--- START ---

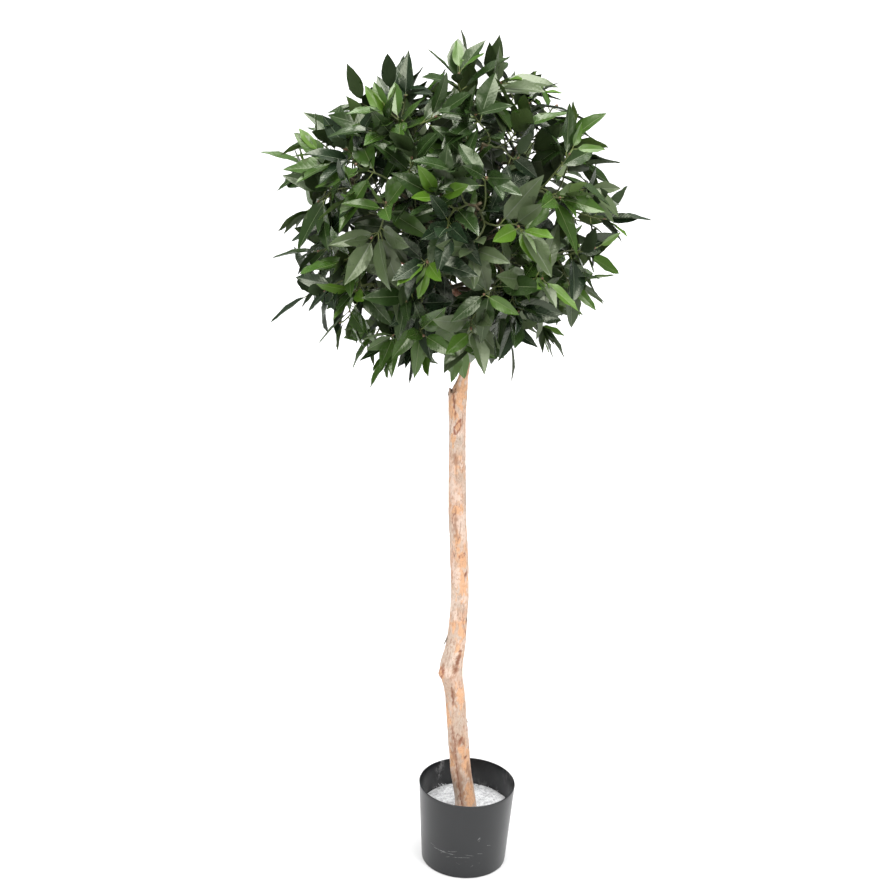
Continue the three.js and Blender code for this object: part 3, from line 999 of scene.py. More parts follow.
# Distances from the middle of the head: beyond the first, forks are drawn back in; a corner of a mass
# counts as far beyond the second; the others say how far out sprays and leaves may end.
FORK_DEPTH = 0.165
FAR_CORNER = 0.286
SPRAY_LIMIT = 0.288
LEAF_LIMIT = 0.290
OPEN_LIMIT = 0.262

# Below this height of heading a spray hangs under the head, and its leaves spread wider.
LOW_SIDE = -0.45
LOW_TILT = (42, 88)

LIMB_STEP = 9 * MM

# Least distance between the corners of a mass that carry a tuft.
TUFT_GAP = 0.055

# Sprays spread over the head: jitter of the heading, least and greatest depth below the surface, sway
# and sink of the axis, and least distance to the others. Only the standing ones keep it among themselves.
SPREADS = {
    "standing": (0.16, (0.020, 0.044), 0.7, 0, 0.055),
    "outer": (0.09, (0.014, 0.046), 0.75, 0.10, 0.050),
}


def open_side(place):
    """The way the upper sides look at a place in the head: outwards, and never downwards."""
    out = (place - HEAD).normalized()
    out.z = max(out.z, 0.1)
    return out.normalized()


class Spray:
    """The end of a twig, with a whorl of leaves round a bud."""

    def __init__(self, place, axis, mass, kind):
        self.place = place
        self.axis = axis
        self.mass = mass
        self.kind = kind
        self.tip = None
        self.twig = None
        self.hung = 0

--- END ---

_WHAT TO PRODUCE_
Write the listing out again, exactly as shown above.

_WRITTEN ANSWER_
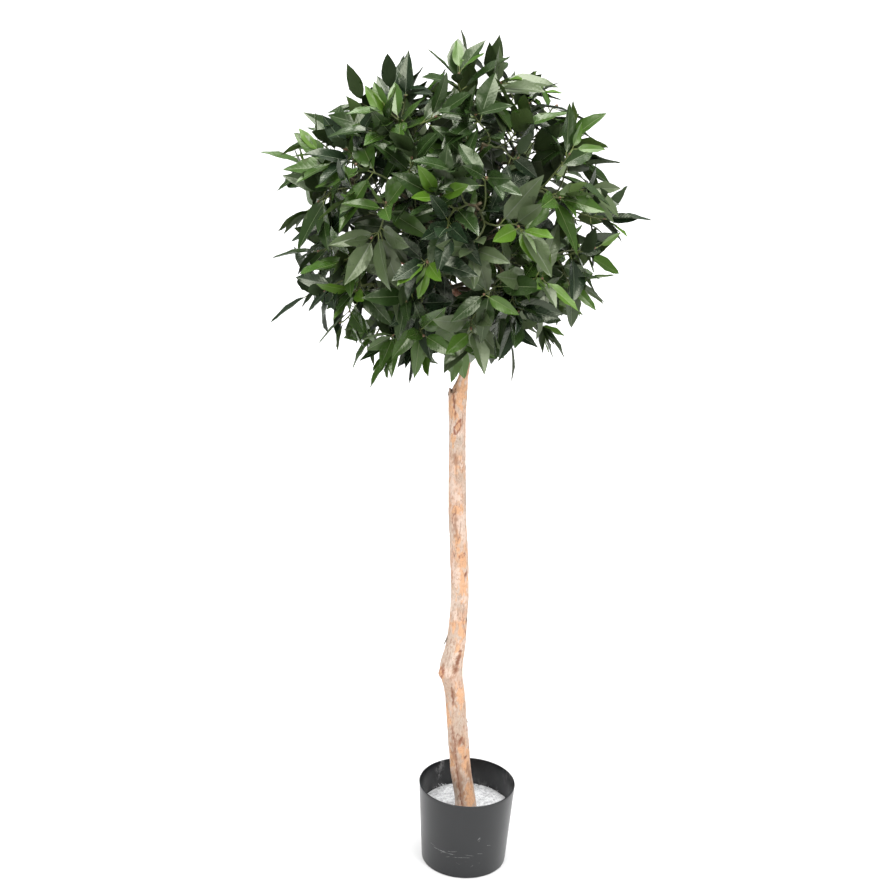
Continue the three.js and Blender code for this object: part 3, from line 999 of scene.py. More parts follow.
# Distances from the middle of the head: beyond the first, forks are drawn back in; a corner of a mass
# counts as far beyond the second; the others say how far out sprays and leaves may end.
FORK_DEPTH = 0.165
FAR_CORNER = 0.286
SPRAY_LIMIT = 0.288
LEAF_LIMIT = 0.290
OPEN_LIMIT = 0.262

# Below this height of heading a spray hangs under the head, and its leaves spread wider.
LOW_SIDE = -0.45
LOW_TILT = (42, 88)

LIMB_STEP = 9 * MM

# Least distance between the corners of a mass that carry a tuft.
TUFT_GAP = 0.055

# Sprays spread over the head: jitter of the heading, least and greatest depth below the surface, sway
# and sink of the axis, and least distance to the others. Only the standing ones keep it among themselves.
SPREADS = {
    "standing": (0.16, (0.020, 0.044), 0.7, 0, 0.055),
    "outer": (0.09, (0.014, 0.046), 0.75, 0.10, 0.050),
}


def open_side(place):
    """The way the upper sides look at a place in the head: outwards, and never downwards."""
    out = (place - HEAD).normalized()
    out.z = max(out.z, 0.1)
    return out.normalized()


class Spray:
    """The end of a twig, with a whorl of leaves round a bud."""

    def __init__(self, place, axis, mass, kind):
        self.place = place
        self.axis = axis
        self.mass = mass
        self.kind = kind
        self.tip = None
        self.twig = None
        self.hung = 0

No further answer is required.